If you add up the margins in Hamilton, Butler, Warren and Clermont counties you will see that the total is greater than the margin of victory in the state. In other words, we Cincinnatians gave you George W. Bush as president. You are welcome.
Things have changed. Greg Lashutka was the last Republican mayor, coming in after Rinehart and Moody. The local Republican party couldn't even field a candidate to challenge Michael Coleman the last time around. Having met and talked with him my impression is that Mike's a good guy personally, from what I've seen and heard, a family man, honest, has some measure of integrity, is a man of faith. But he's just uber-liberal on all issues, so I can't support him politically.

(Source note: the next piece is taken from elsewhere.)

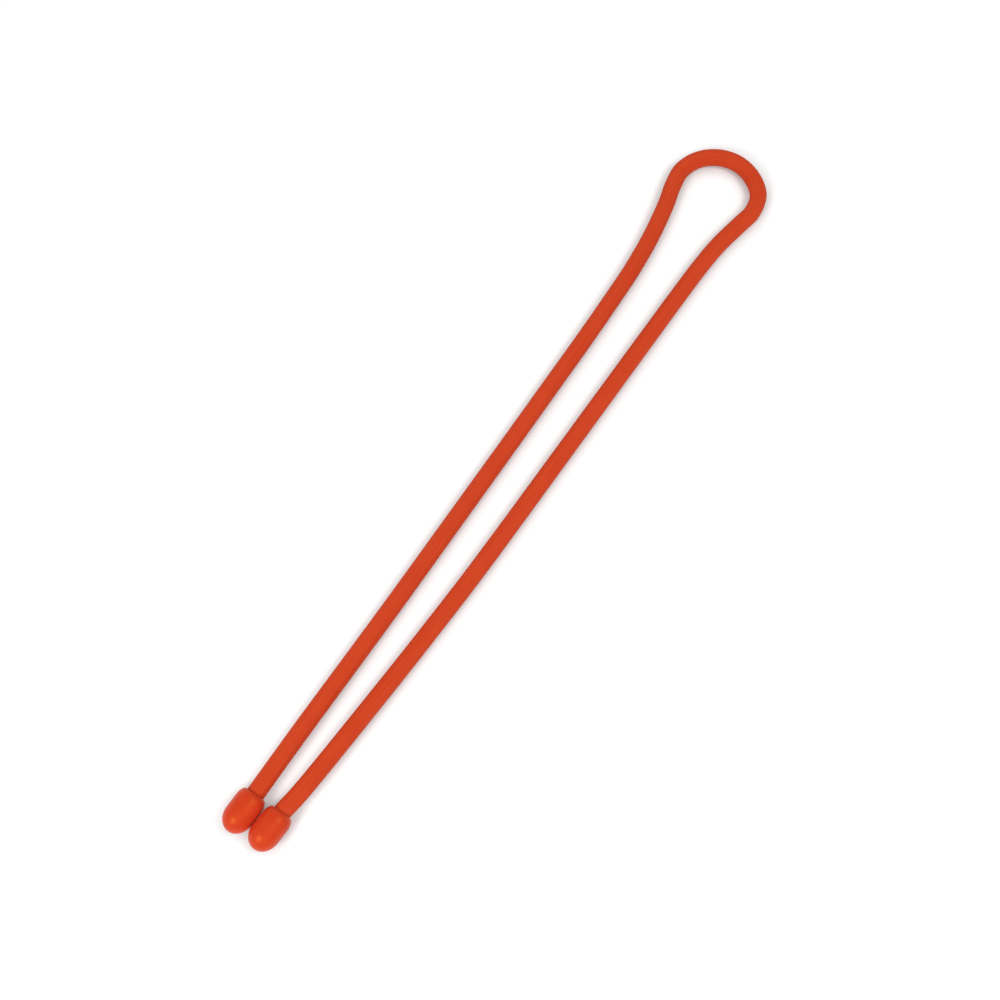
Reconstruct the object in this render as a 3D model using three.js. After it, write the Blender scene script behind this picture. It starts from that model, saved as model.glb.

It was an incredible turnout, indeed.
What was hard to see on this map was the increased turnout in rural counties. For example, my home county, Putnam, went 73% for President Bush in 2000. This year, he earned 76%. Similar increases occurred in most rural counties, thanks to the GOTV effort.
Proud to report that in my State of Oklahoma not one county went to Kerry. In fact, the Oklahoman had in the paper this morning that in Oklahoma counties with 80%+ Dem registration, Kerry was lucky to get 35% of the vote.
Wow, what a dramatic change since 1996!
You are correct. Bush's margin in SW Ohio (Hamilton, Butler, Warren, and Clermont counties) was 154,733. Given that Kerry made significant gains in Franklin and Cuyahoga counties, Bush could not have won the state without SW Ohio giving him votes to offset those gains.
Living in Franklin county (Dublin), it's tough being so conservative but being lumped in with the likes of other Franklin county 'areas' that make it nigh impossible to beat out the lib vote. Namely, OSU campus, Upper Arlington (osu profs), Gerbil.. I mean German Village (no explaination needed), Short north (large gay population).
The sad thing, directly across the street from me is Deleware county, highly conservative as well, but ALL of their county votes conservative.
I moved to Dayton in 1984, ostensibly from AZ. (I taught for a year in Wisconsin, 60 miles from the nuthouse of Madison, in the UW system, but this was my first "real" job at a university).
I never liked Ohio. I never felt like an Ohioan. I longed for the day I could return to Arizona, my desert, my cactus, and my mountains. Green grass and trees bothered me!
I prayed daily for God to return me to my home. I prayed for the financial independence to retire to Phoenix early. It did not come. It was as though God rooted me here, and thwarted my every move out.
On Tuesday, the veil was lifted. Please---I don't mean to say that I'm important or that THOUSANDS of other people might not have similar stories, just that this is mine. On Tuesday, I worked, for the first time in 30 years, in a political campaign because the stakes were just too high.
On Tuesday, I became an Ohioan.
On Tuesday, I realize that God had put me here---and thousands like me, many against our personal desires---for one reason only: to stand in the gap against evil. I guarantee that if many of us could be instant millionaires, many people would move to other parts of the country. But on Tuesday, God needed us HERE. On previous days when I walked precincts and made a few calls---nothing compared to what some brave footsoldiers did---and on Tuesday, when I flushed precincts, taking critical data back to headquarters that showed me WE HAD WON, I realized that God had maneuvered not just me, but thousands of individual lives, to affect a great victory, not just for our state, and not just for our nation, but for all of mankind.
From this point on, I'm an Ohioan, and proud of it.
I knew that the greater Cincinnati area would come through. No doubt in my mind at all that my hometown folks would deliver us to the promise land! BTW, I'm down here in the panhandle of Florida. We came through for the President as well. The panhandle of Florida voted 70% for Bush!